- _Objective_
Retype word for word the lines lying between the line containing "Recreate this object as parametric Blender" and the line containing "raised bamboo stand.", together with those two lines themselves, and nothing besides.
##### Information provided #####
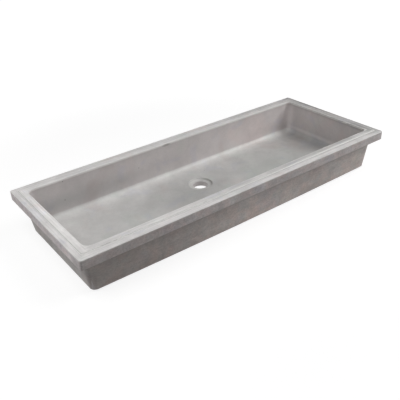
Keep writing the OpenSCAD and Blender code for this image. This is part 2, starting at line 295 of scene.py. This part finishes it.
# The white bloom that grows on the zinc, and how metallic it is
BLOOM_COLOUR = (0.66, 0.67, 0.67, 1.0)
BLOOM_NOISE = (60.0, 5.0, 0.65)
BLOOM_SPAN = (0.46, 0.64)
BLOOM_SHARE = 0.45
BLOOM_METAL = 0.55
# Roughness of the bare zinc and of the bloom
ZINC_ROUGHNESS = (0.34, 0.72)
DRIP_NOISE = (130.0, 3.0, 0.6)
DRIP_RELIEF = (0.0003, 0.5)
FROST_NOISE = (900.0, 3.0)
FROST_RELIEF = (0.0001, 0.5)


# ---------------------------------------------------------------- node helpers


class Nodes:
    """Short hands for the node tree of a material or world. What builds nodes takes it as n."""

    def __init__(self, owner):
        owner.use_nodes = True
        self.tree = owner.node_tree
        self.tree.nodes.clear()

    def add(self, kind, **inputs):
        node = self.tree.nodes.new("ShaderNode" + kind)
        for name, value in inputs.items():
            self.feed(node, name.replace("_", " "), value)
        return node

    def feed(self, node, name, value):
        self.fill(node.inputs[name], value)

    def fill(self, socket, value):
        if isinstance(value, bpy.types.NodeSocket):
            self.tree.links.new(value, socket)
        else:
            socket.default_value = value

    def math(self, operation, first, second=0.0, clamp=False, third=0.0):
        node = self.add("Math")
        node.operation = operation
        node.use_clamp = clamp
        for place, value in enumerate((first, second, third)):
            self.feed(node, place, value)
        return node.outputs[0]

    def product(self, first, *others):
        for other in others:
            first = self.math("MULTIPLY", first, other)
        return first

    def vector(self, operation, first, second=(0.0, 0.0, 0.0)):
        node = self.add("VectorMath")
        node.operation = operation
        self.feed(node, 0, first)
        self.feed(node, 1, second)
        return node.outputs["Value" if operation == "LENGTH" else "Vector"]

    def moved(self, where, shift):
        return self.vector("ADD", where, shift)

    def stretched(self, where, factors):
        return self.vector("MULTIPLY", where, factors)

    def scaled(self, colour, level):
        node = self.add("VectorMath")
        node.operation = "SCALE"
        self.feed(node, 0, colour)
        self.feed(node, "Scale", level)
        return node.outputs["Vector"]

    def split(self, where):
        return tuple(self.add("SeparateXYZ", Vector=where).outputs)

    def mixed(self, factor, first, second):
        node = self.add("Mix")
        for place, value in ((0, factor), (2, first), (3, second)):
            self.feed(node, place, value)
        return node.outputs[0]

    def span(self, value, low, high, to_low=0.0, to_high=1.0):
        node = self.add("MapRange", Value=value, From_Min=low, From_Max=high)
        node.interpolation_type = "SMOOTHSTEP"
        self.feed(node, "To Min", to_low)
        self.feed(node, "To Max", to_high)
        return node.outputs["Result"]

    def noise(self, where, scale, detail=2.0, rough=0.5, distortion=0.0):
        node = self.add("TexNoise", Vector=where, Scale=scale, Detail=detail,
                        Roughness=rough, Distortion=distortion)
        return node.outputs["Fac"]

    def blend(self, factor, first, second, kind="MIX"):
        node = self.add("Mix")
        node.data_type = "RGBA"
        node.blend_type = kind
        sockets = {socket.identifier: socket for socket in (*node.inputs, *node.outputs)}
        self.fill(sockets["Factor_Float"], factor)
        self.fill(sockets["A_Color"], first)
        self.fill(sockets["B_Color"], second)
        return sockets["Result_Color"]

    def tinted(self, factor, colour, tint):
        return self.blend(factor, colour, tint, "MULTIPLY")

    def bump(self, height, relief, normal=None):
        distance, strength = relief
        node = self.add("Bump", Height=height, Distance=distance, Strength=strength)
        if normal is not None:
            self.feed(node, "Normal", normal)
        return node.outputs["Normal"]

    def finish(self, kind, shader):
        self.feed(self.add(kind), "Surface", shader.outputs[0])


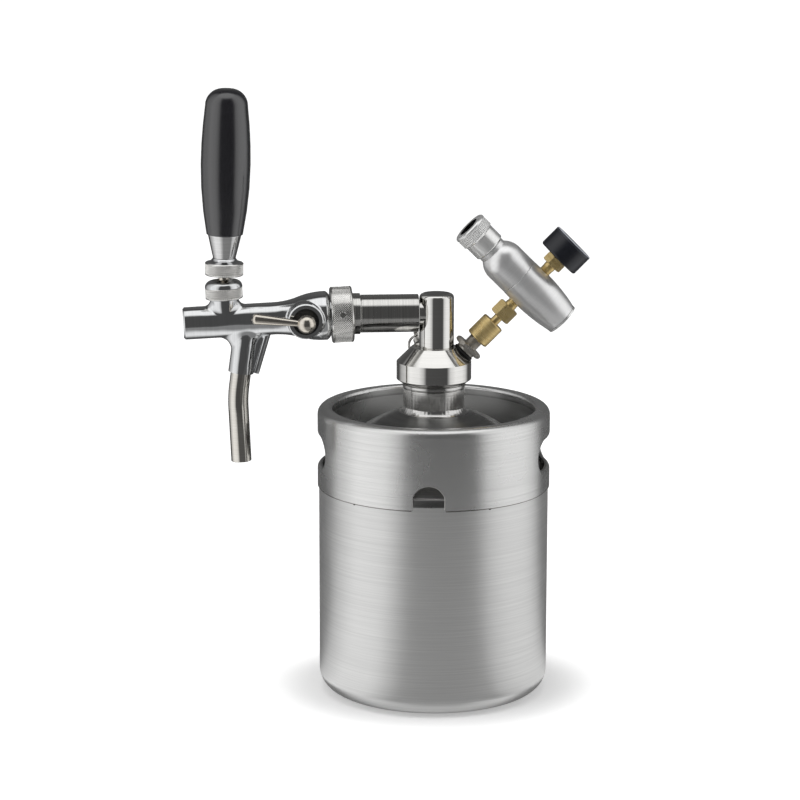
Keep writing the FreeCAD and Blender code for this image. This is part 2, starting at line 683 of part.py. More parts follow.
class Layout:
    """Heights that several sub-parts share, and the frames that they are built in."""

    def __init__(self, d):
        self.d = d
        self.crown_centre = d.shoulder_height - leg(d.crown - d.knuckle, d.body_radius - d.knuckle)
        self.dome_top = self.crown_centre + leg(d.crown, d.neck_radius)
        self.lip_top = self.dome_top + d.neck_length
        self.neck_top = self.lip_top + d.thread_length
        self.head_bottom = self.lip_top + d.head_gap
        self.ceiling = self.neck_top + d.seal_gap + d.neck_seal
        self.cone_foot = self.head_bottom + d.head_chamfer + d.head_band
        self.cone_top = self.cone_foot + (d.head_radius - d.head_top)
        self.arm_height = self.cone_top + d.arm_rise
        self.port_height = self.cone_foot + (d.head_radius - d.port_radius)
        self.collar_bottom = d.shoulder_height - d.collar_lap
        self.collar_inner = d.body_radius + d.fixed_gap
        self.collar_radius = self.collar_inner + d.collar_sheet
        dip = d.shank_radius * math.sin(math.radians(d.droop.value))
        self.washer_start = d.shank_length + dip + d.seal_gap
        self.disc_start = self.washer_start + d.washer_thickness + d.fixed_gap
        self.disc_end = self.disc_start + d.tail_disc
        self.nut_end = d.nut_start + d.nut_width
        self.opening_angle = 26.0

    def keg(self):
        return frame_at((0, 0, 0), (Z_AXIS, self.d.keg_turn.value))

    def centre(self):
        return frame_at((0, 0, 0))

    def post(self):
        return frame_at((self.d.post_offset.value, 0, 0))

    def arm(self):
        """Z along the arm, away from the keg."""
        return frame_at((0, 0, self.arm_height.value), (Y_AXIS, -90))

    def port(self, azimuth):
        """Z along a port, outward from the cone."""
        radius = self.d.port_radius.value
        angle = math.radians(azimuth)
        point = (radius * math.cos(angle), radius * math.sin(angle), self.port_height.value)
        return frame_at(point, (Z_AXIS, azimuth), (Y_AXIS, self.d.port_tilt.value))

    def gas(self):
        return self.port(0)

    def relief(self):
        return self.port(self.d.relief_angle.value)

    def regulator(self):
        """Z along the regulator, from the cartridge mouth to the pressure screw."""
        d = self.d
        mouth = FreeCAD.Vector(-d.mouth_reach.value, 0, d.regulator_reach.value)
        inner = FreeCAD.Placement(mouth, turn_about(Y_AXIS, 90))
        return self.gas().multiply(inner)

    def tap(self):
        """X along the barrel away from the keg, Y towards the flow lever, Z up."""
        point = (-self.d.arm_reach.value, 0, self.arm_height.value)
        return frame_at(point, (Y_AXIS, -self.d.droop.value), (Z_AXIS, 180))

    def barrel(self):
        """Z along the barrel, away from the keg."""
        return self.tap().multiply(frame_at((0, 0, 0), (Y_AXIS, 90)))

    def bonnet(self):
        """Z up through the lever, origin on the barrel axis."""
        return self.tap().multiply(frame_at((self.d.bonnet_x.value, 0, 0)))

    def lever(self):
        """Z along the closed lever, origin at the centre of its ball."""
        pivot = (0, 0, self.d.pivot_height.value)
        return self.bonnet().multiply(frame_at(pivot, (Y_AXIS, -self.d.lever_lean.value)))

    def spout(self):
        """Z up along the leaning boss, origin at the centre of its foot."""
        foot = (self.d.spout_foot_x.value, 0, -self.d.spout_foot_drop.value)
        return self.tap().multiply(frame_at(foot, (Y_AXIS, -self.d.spout_tilt.value)))

    def flow(self):
        """Z along the flow lever's shaft towards the user, X along the barrel, origin on its axis."""
        return self.tap().multiply(frame_at((self.d.flow_x.value, 0, 0), (X_AXIS, -90)))


# ---------------------------------------------------------------- keg
def keg_body(d, at):
    wall = d.body_radius - d.sheet
    inner_edge = d.base_edge - d.sheet
    floor = d.recess_depth + d.sheet
    return turned("keg_body", at.keg(), [
        (0, d.recess_depth),
        (d.recess_radius, d.recess_depth),
        (d.foot_radius, 0),
        (d.body_radius - d.base_edge, 0),
        left(d.body_radius, d.base_edge, d.base_edge),
        (d.body_radius, d.shoulder_height),
        (wall, d.shoulder_height),
        (wall, d.base_edge),
        right(wall - inner_edge, d.sheet, inner_edge),
        (d.foot_radius, d.sheet),
        (d.recess_radius, floor),
        (0, floor),
    ])


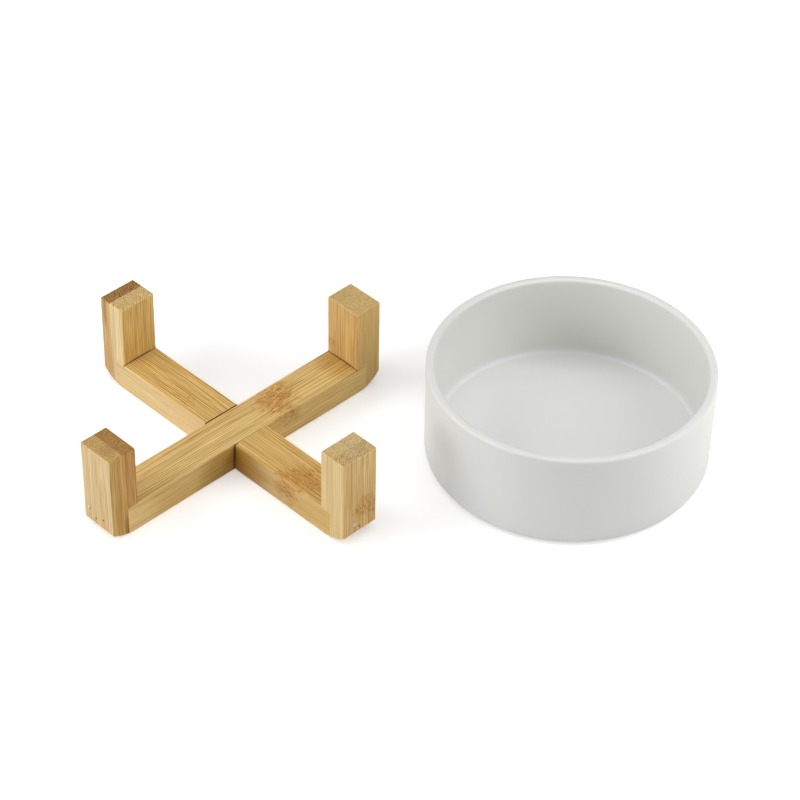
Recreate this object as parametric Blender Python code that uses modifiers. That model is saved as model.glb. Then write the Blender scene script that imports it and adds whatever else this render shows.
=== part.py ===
"""Pet food bowl on a raised bamboo stand.

A turned stoneware bowl, and the cross-shaped stand that holds it off the floor.
The stand comes apart into two halves, which slot together in a half-lap joint.
Each half is a rail with a post glued and bradded to each end.
The bowl is modelled lifted out of the posts and set down beside the stand.

Metres, +Z up. The origin is on the floor, under the middle of the crossing.
"""

import math

import bmesh
import bpy

# Bowl
BOWL_DIAMETER = 0.155
BOWL_HEIGHT = 0.0585
WALL_THICKNESS = 0.0048
WALL_DRAFT = 0.0006
FLOOR_THICKNESS = 0.007
COVE_RADIUS = 0.004
BASE_EDGE_RADIUS = 0.005
FOOT_WIDTH = 0.006
FOOT_HEIGHT = 0.0015

# Stand
RAIL_WIDTH = 0.0233
RAIL_HEIGHT = 0.0175
RAIL_EDGE_ROUNDING = 0.0007
POST_HEIGHT = 0.0554
POST_THICKNESS = 0.0174
POST_EDGE_ROUNDING = 0.0008
REBATE_DEPTH = 0.007
UPPER_HALF_TURN = 45  # degrees from +X; the lower half crosses it squarely

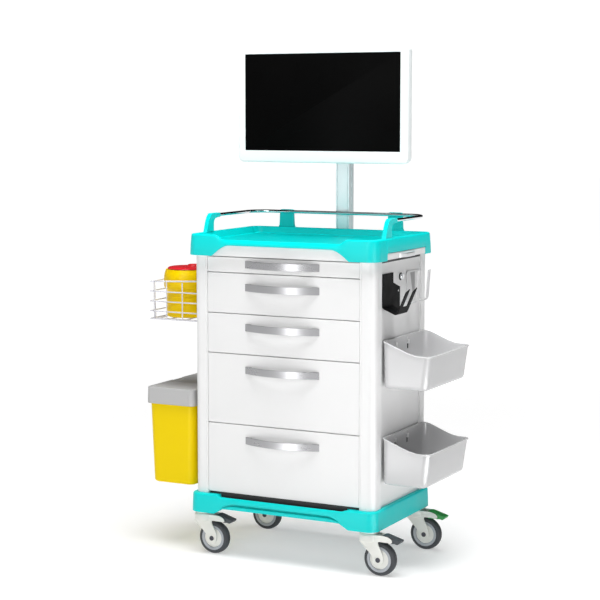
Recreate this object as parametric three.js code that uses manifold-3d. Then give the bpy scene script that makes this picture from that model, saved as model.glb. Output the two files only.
#####
- _Task response_
Recreate this object as parametric Blender Python code that uses modifiers. That model is saved as model.glb. Then write the Blender scene script that imports it and adds whatever else this render shows.
=== part.py ===
"""Pet food bowl on a raised bamboo stand.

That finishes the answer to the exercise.